Arts vs STEM
Why are arts subjects (or humanities subjects) considered to be easier than STEM subjects, especially at a university level? The answer is pretty straightforward: it's because they are easier than STEM subjects, at least within the Australian universities. But why is this? Is it that these subjects are necessarily easier?
I find the answer to be more nuanced than most people give it credit for, especially given most people have a vested interest in this topic. It is important to outline that most people will overplay the difficulty of their endeavours to be seen as more impressive, it takes a degree of honesty to claim that something you have dedicated years towards is "easy". However, people may also contend that these subjects are easy to show their own capability. This is usually done when a degree is already seen as conventionally difficult — "oh I breezed through my maths masters it was so easy".

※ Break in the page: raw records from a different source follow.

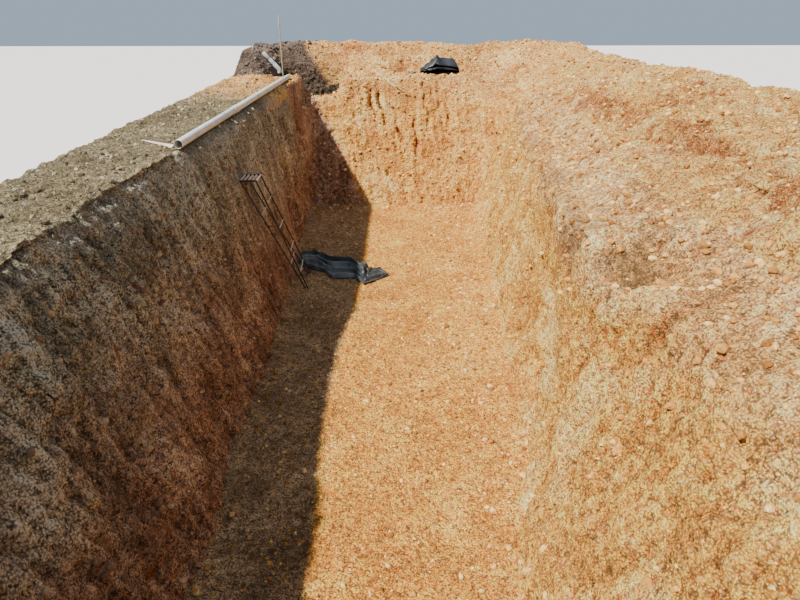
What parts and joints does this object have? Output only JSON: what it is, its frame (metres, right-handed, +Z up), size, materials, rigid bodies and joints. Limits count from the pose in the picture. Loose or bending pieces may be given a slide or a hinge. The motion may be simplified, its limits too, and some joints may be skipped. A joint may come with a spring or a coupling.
{
  "type": "biogas digester pit",
  "caption": "Freshly dug earth pit for a bag biogas digester, with steep clay walls, spoil banks, a second pit behind a saddle, inlet pipe, leaning step stand and black membrane.",
  "frame": {"origin": "middle of the underside of the whole block of earth", "axes": "+Y along the pit, away from its near end, +X to the right seen from the near end, +Z up"},
  "size_m": [9.6, 20.9998, 4.75],
  "materials": {
    "floor_earth": "compacted fine gravelly clay, dry and dusty",
    "left_earth": "dark red-brown laterite clay scraped by bucket teeth",
    "right_earth": "yellow-orange clay with scrape marks and crumbled patches",
    "far_earth": "orange-red laterite clay with upright scrape marks",
    "topsoil": "dark topsoil with roots and crumbs",
    "spoil_earth": "loose dug clay in clods and crumbs",
    "pipe_plastic": "grey-white pipe plastic, dusty, with faint blue-green bands",
    "stand_steel": "thin dark steel tube with red-brown primer and rust",
    "slat_steel": "worn pale steel with rust and earth on it",
    "membrane": "black plastic membrane with a soft sheen, folded and dusty",
    "wood": "bare weathered bamboo and stick"
  },
  "bodies": {
    "root": {"pit_floor_near": "floor_earth", "pit_floor_middle": "floor_earth", "pit_floor_far": "floor_earth", "left_wall_near": "left_earth", "left_wall_middle": "left_earth", "left_wall_far": "left_earth", "left_topsoil_near": "topsoil", "left_topsoil_far": "topsoil", "right_wall_near": "right_earth", "right_wall_undercut": "right_earth", "right_wall_middle": "right_earth", "right_wall_far": "right_earth", "near_wall": "far_earth", "far_wall_left": "far_earth", "far_wall_saddle": "far_earth", "far_wall_middle": "far_earth", "far_wall_right": "far_earth", "second_pit_left_bank": "left_earth", "second_pit_floor": "left_earth", "second_pit_right_bank": "far_earth", "second_pit_far_bank": "far_earth", "right_spoil_near": "spoil_earth", "right_spoil_middle": "spoil_earth", "right_spoil_far": "spoil_earth", "rear_spoil_left": "spoil_earth", "rear_spoil_middle": "spoil_earth", "rear_spoil_right": "spoil_earth", "inlet_pipe_near": "pipe_plastic", "inlet_pipe_far": "pipe_plastic", "inlet_pipe_socket": "pipe_plastic", "pipe_offcut": "pipe_plastic", "drain_pipe_upper": "pipe_plastic", "drain_pipe_lower": "pipe_plastic", "drain_pipe_elbow": "pipe_plastic", "stand_front_frame": "slat_steel", "stand_rear_frame": "stand_steel", "stand_platform": "slat_steel", "stand_tie_bolt": "stand_steel", "membrane_sheet": "membrane", "membrane_bundle": "membrane", "membrane_scrap": "membrane", "marker_stake": "wood", "wooden_stick": "wood"}
  },
  "joints": []
}
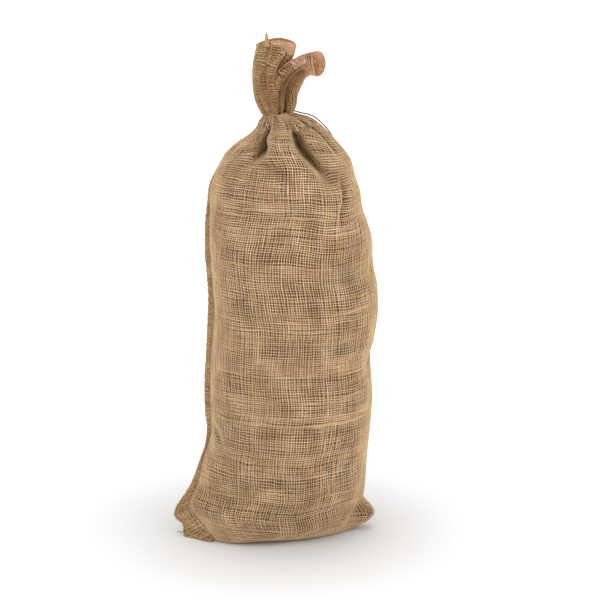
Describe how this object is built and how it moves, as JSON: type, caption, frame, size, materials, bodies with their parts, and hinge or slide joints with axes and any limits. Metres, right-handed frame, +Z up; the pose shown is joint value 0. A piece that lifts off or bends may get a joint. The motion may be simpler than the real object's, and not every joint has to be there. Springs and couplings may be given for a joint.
{
  "type": "filled hessian sack",
  "caption": "Tall filled sack of open-weave hessian, gathered and tied at the neck with jute twine, standing on a flat base with its mouth flopped open above the tie.",
  "frame": {"origin": "on the floor, under the neck and near the middle of the flat patch that the sack stands on", "axes": "+Z up along the sack's height, -Y the front face with the two deep neck folds, +X towards the folded side edge, -X towards the overlocked seam"},
  "size_m": [0.2859, 0.174, 0.7114],
  "materials": {
    "hessian": "open plain-weave jute cloth, natural brown, matt and slightly hairy",
    "jute_twine": "thin twisted natural jute twine, matt"
  },
  "bodies": {
    "root": {"sack": "hessian", "tie": "jute_twine", "tie_end": "jute_twine"}
  },
  "joints": []
}
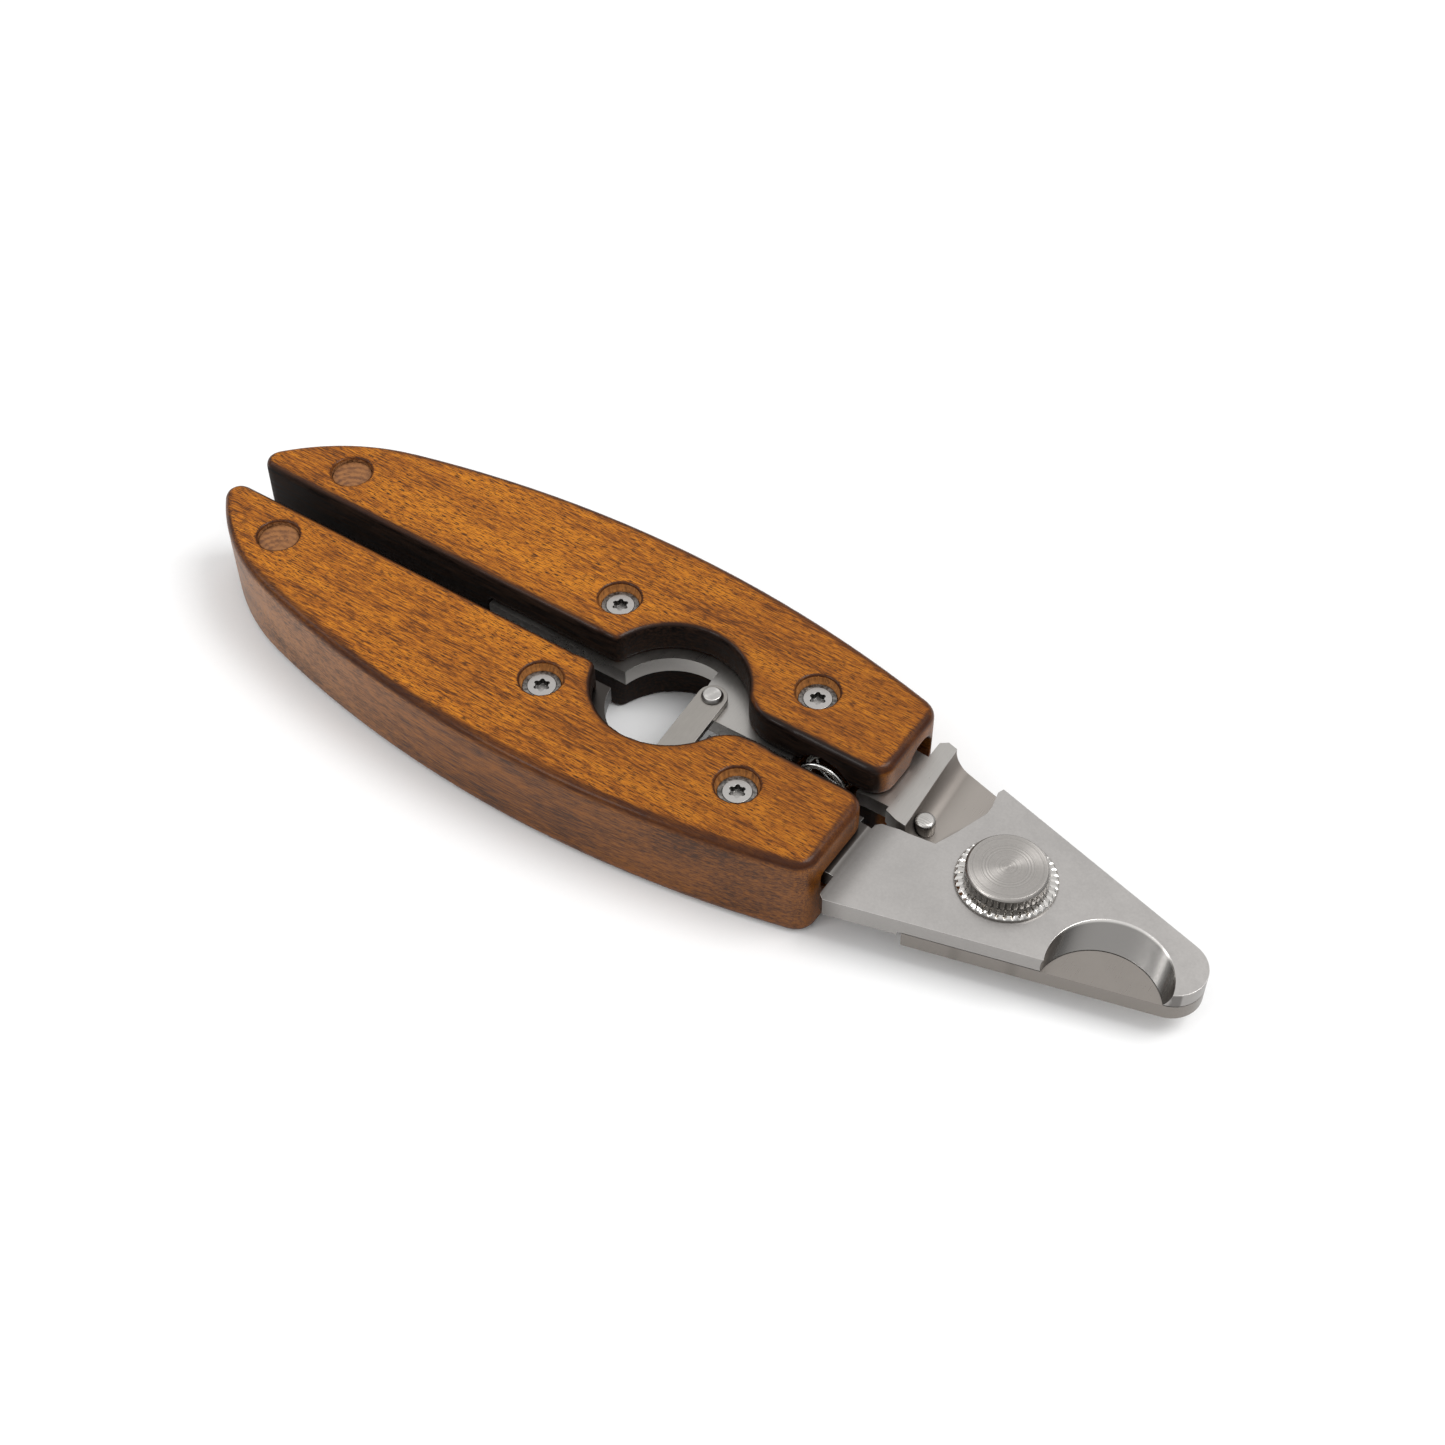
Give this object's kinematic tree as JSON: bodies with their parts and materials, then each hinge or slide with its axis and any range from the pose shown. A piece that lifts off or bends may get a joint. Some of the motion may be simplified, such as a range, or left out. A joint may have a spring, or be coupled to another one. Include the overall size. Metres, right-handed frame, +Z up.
{
  "type": "hand clipper",
  "caption": "Hand clipper with two wooden handles, flat steel levers crossing at a tension knob, notched blades, a return spring and a latch.",
  "frame": {"origin": "middle of the outline of the closed clipper, at the height its handles rest on", "axes": "+X towards the blade tip, +Y towards the half whose blade lies underneath, +Z up through the tension knob"},
  "size_m": [0.1838, 0.053, 0.017],
  "materials": {
    "stained_wood": "stained and lacquered, semi-gloss, fine dark pores along the handle",
    "dowel_wood": "stained end grain, matt",
    "lever_steel": "satin, finely brushed",
    "turned_steel": "turned, with fine rings",
    "bright_steel": "plated, bright",
    "dark_steel": "dark phosphate",
    "spring_steel": "bright drawn wire"
  },
  "bodies": {
    "near_half": {"near_handle": "stained_wood", "near_plug": "dowel_wood", "upper_blade_lever": "lever_steel", "near_screws": "bright_steel", "near_cup_washers": "dark_steel", "near_sleeve_nuts": "bright_steel", "pivot_bolt": "turned_steel", "wave_washer": "spring_steel", "click_ring": "turned_steel", "latch_peg": "turned_steel", "return_spring": "spring_steel"},
    "far_half": {"far_handle": "stained_wood", "far_plug": "dowel_wood", "lower_blade_lever": "lever_steel", "far_screws": "bright_steel", "far_cup_washers": "dark_steel", "far_sleeve_nuts": "bright_steel", "stop_pin": "turned_steel", "latch_rivet": "turned_steel"},
    "latch": {"latch_link": "lever_steel"},
    "knob": {"tension_knob": "turned_steel"}
  },
  "joints": [
    {"name": "pivot_open", "type": "hinge", "parent": "near_half", "child": "far_half", "pos_m": [0.0588, 0, 0], "axis": [0, 0, -1], "range_deg": [0, 36]},
    {"name": "latch_swing", "type": "hinge", "parent": "far_half", "child": "latch", "pos_m": [0.0021, 0.0047, 0], "axis": [0, 0, -1], "range_deg": [0, 50]},
    {"name": "knob_turn", "type": "hinge", "parent": "near_half", "child": "knob", "pos_m": [0.0588, 0, 0], "axis": [0, 0, 1], "range_deg": [-90, 90]}
  ]
}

Why are arts degrees easy? It's because of a fundamental difference in what is being taught in STEM vs arts. They are functionally different epistemologies. Especially at the undergrad level, there are correct answers in stem. You are given a problem to solve, and you are given the tools to solve that problem by the university's education. I could smash out a textbook's worth of practise questions for physics, go to the back of the book and see whether I was right or wrong, then repeat ad infinitum.
Arts doesn't really work like this, you're not either right or wrong, 99% of the time you're probably wrong, but in a way that even the professor wouldn't be able to identify. This is because within most of arts there is no truth obligation. You are not obligated to be truthful. Because of the amount of variables within any sort of human societal interaction, much of what is taught in arts has no predictive capacity. A professor of political science is not expected to be able to accurately predict the impact of Trump's policies, while they may be more informed and have a better grasp of the different variables, they are being asked to determine something impossible for the human mind to accurately simulate.
Therefore in arts we are required to make our best, most educated guesses as to the truthfulness of any specific scenario. The problem with this, is that it is difficult to objectively quantify the quality of such a guess. In mathematics, there is a right answer, and we can use abstraction and symbols to solve for this answer. Anything not solvable by mathematics is relegated to philosophy and then compartmentalised into one of the many arts disciplines.
As such, cross university comparison is difficult because we cannot find any objective metrics to quantify the aptitude of arts students's guesswork. But it's pretty easy to see if one group of mathematicians is outperforming another (more nuanced than this but bear with me). So universities can get away with producing underqualified arts students. For STEM subjects universities can give out problem sets and ask students to go home and practise. Whereas in arts you are told to go home, read, and come back with an informed opinion. It's much easier to fake something that doesn't have a truth obligation.
This wasn't always the case though. In the past arts students were expected to be able to translate both ancient Greek and Latin and to have read many of the great western texts (which have since been demonised by left-wing academics). We have removed these quantifiable metrics through progressivism and now are left with a world of unfalsifiability.
I found throughout my degree that I could claim that there were superstructural reasons as to why things are the way they are and get away with it. Using Marxist metaphysics one could make claims such as "the poor pay of women in the workplace is due to the patriarchal standards which diminish women's capacity for independent economic movement, thus forcing them to have a reliance on men for active participation in contemporary capitalist society". This statement doesn't mean anything, and it's also unfalsifiable. How could you prove this statement wrong? Any pushback would be met with "but you don't understand" or "what about this example".
This is the core of what arts is right now, broad claims about hierarchies and discrimination, which have such vague wording that they are indefinite and cannot be argued against. It's not an effective avenue of truth seeking and causes other disciplines to be critical of arts student's capacity. It's also really easy to do, because you are not obligated to defend your position as it's too vague to be criticised. You are also able to dispute any criticism as "fascist-coded".
This is not a jab at the left itself, many of the points raised are important and not to be ignored, but we shouldn't dismiss rebuttals and counter-arguments either. By quelling any pushback we are diminishing the truth-seeking capacity of the arts discipline.
This is also obviously not the case for all arts subjects, but it is for enough that arts is carving itself a not-so-favourable reputation. Arts students are not building on past knowledge in maths, they're not getting somewhere. Instead we make unfalsifiable claims and dismiss criticism.
Perhaps a better methodology is through the prioritisation of predictability. We could expect students to make claims about political or social futures and see whether they were right or wrong, creating a sense of provability which would ground a lot of the claims made in these classes.
However, these degrees will in reality continue to diminish in both expectation and quality, becoming a shell of what used to be an important step in the cultivation of societal virtue. We can make arts degrees as difficult or as easy as we want, and we have decided to lobotomise them. Pushing non-arts students away from information and skills which are quite legitimate and important, but have been buried under a heap of truth and difficulty aversion.